Da questo punto di vista è importante ricordare che solo il 21% delle aziende ha dichiarato di fare uso di tecnologie di AI e di VR. Di contro il 79% delle imprese intervistate ha dichiarto di non farne uso e di queste, poco più della metà (53%) dichiara di non sapere quale potrebbe essere il campo di applicazione nella propria azienda, più di un terzo dichiara di non sapere come introdurle o di non conoscerne i vantaggi.
Questi risultati indicano come al momento il fabbisogno più urgente sembra essere connesso a competenze che facilitino l’individuazione e l’introduzione in impresa di soluzioni tecnologiche di efficientamento dei processi di lavoro piuttosto che competenze specifiche riferite all’uso delle tecnologie dell’AI e della VR.
Fattori che possono ostacolare sviluppo e adozione di IA e VR
L’indagine ha consentito di individuare alcuni fattori che possono ostacolare più di altri lo sviluppo e l’implementazione di queste tecnologie. Il primo è riferito proprio agli imprenditori, soprattutto delle PMI europee, che potrebbero non disporre delle competenze digitali necessarie ad attuare iniziative di trasformazione. A questo è necessario associare fattori di natura culturale, come ad esempio la resistenza al cambiamento, che può portare a preferire le pratiche aziendali tradizionali.
Un ulteriore tema è quello relativo all’integrazione con i sistemi gia esistenti in impresa, che può essere un fattore di difficile gestione soprattutto quando i sistemi pre-esistenti risultano obsoleti e difficili da aggiornare o sostituire.

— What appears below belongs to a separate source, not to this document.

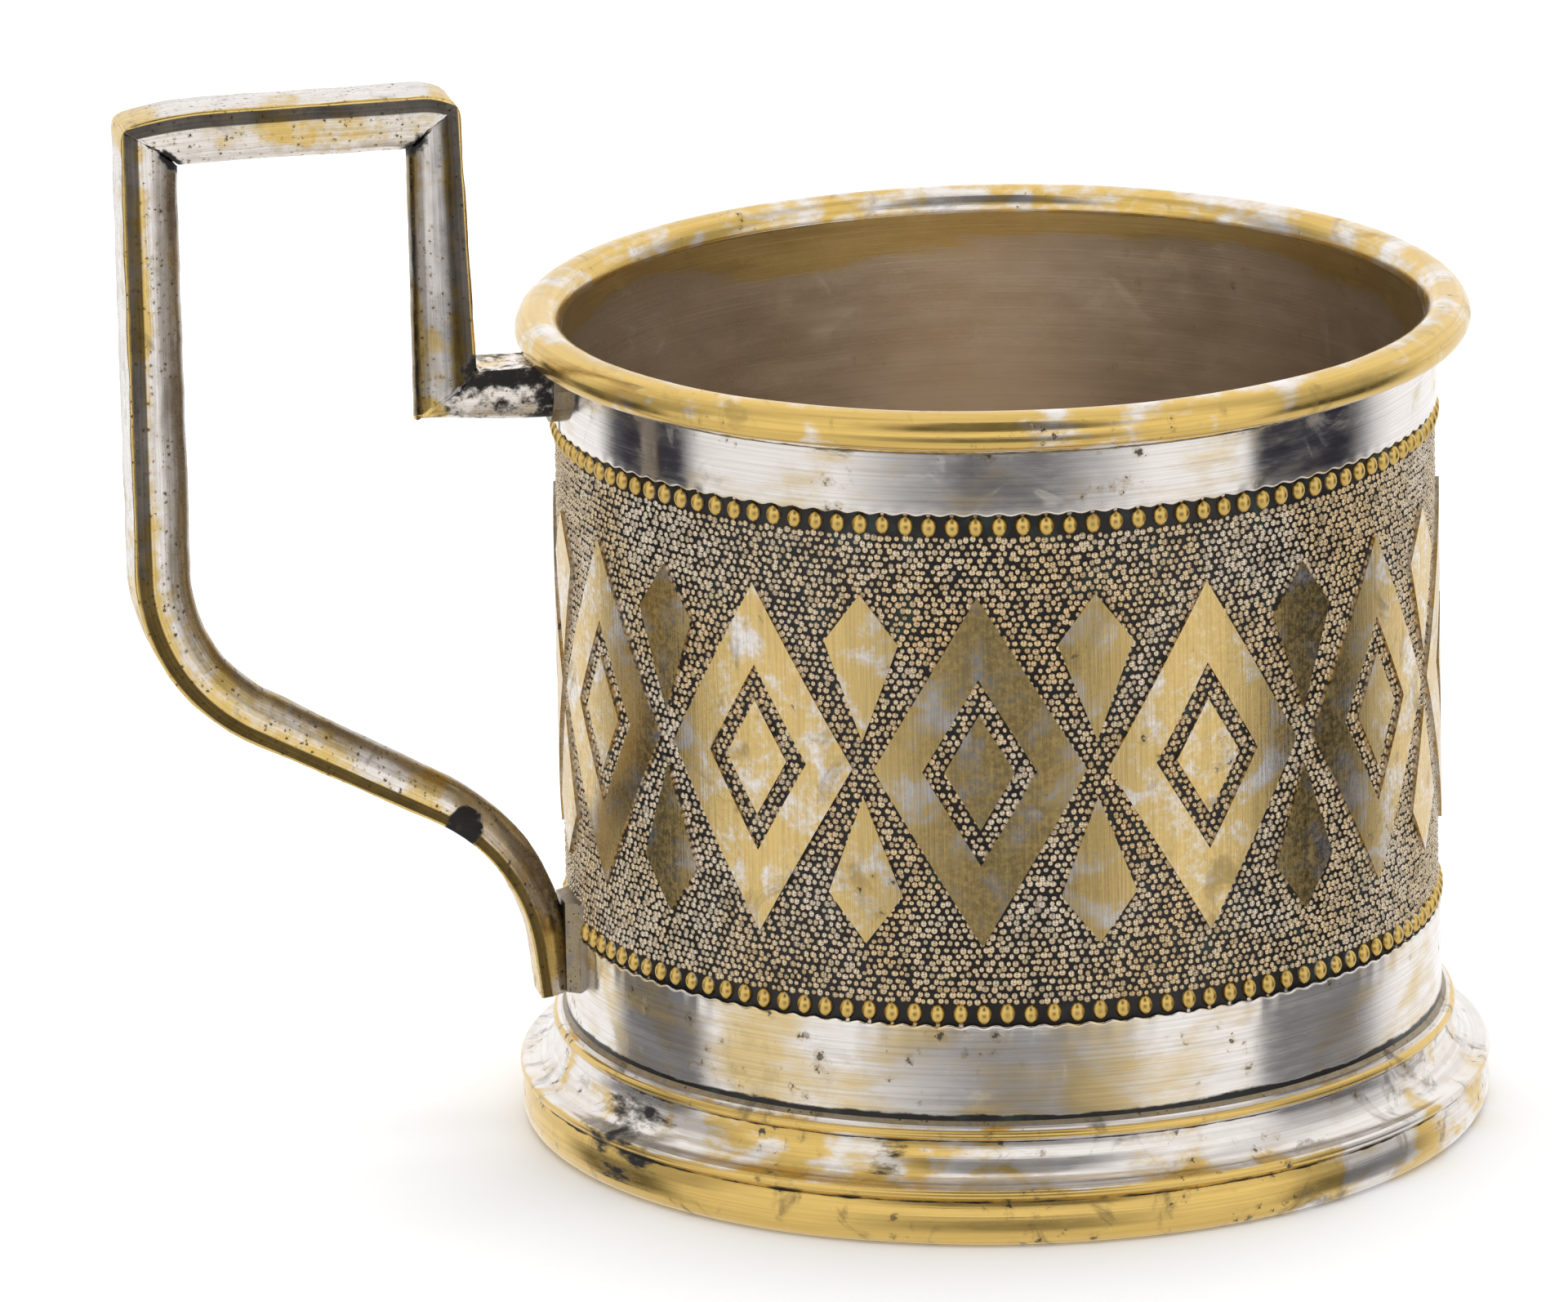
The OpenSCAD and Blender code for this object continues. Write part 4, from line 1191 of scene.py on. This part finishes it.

Anche attrarre e trattanere lavoratori qualificati capaci di progettare, implementare, gestire e sviluppare, soluzioni digitali avanzate può costituire un fattore di criticità soprattutto per le PMI. Questi lavoratori, peraltro, costituiscono spesso anche il tramite con cui accedere alle opportunità finanziare, come le sovvenzioni governative o il credito bancario, per sostenere le iniziative di trasformazione digitale dell’impresa.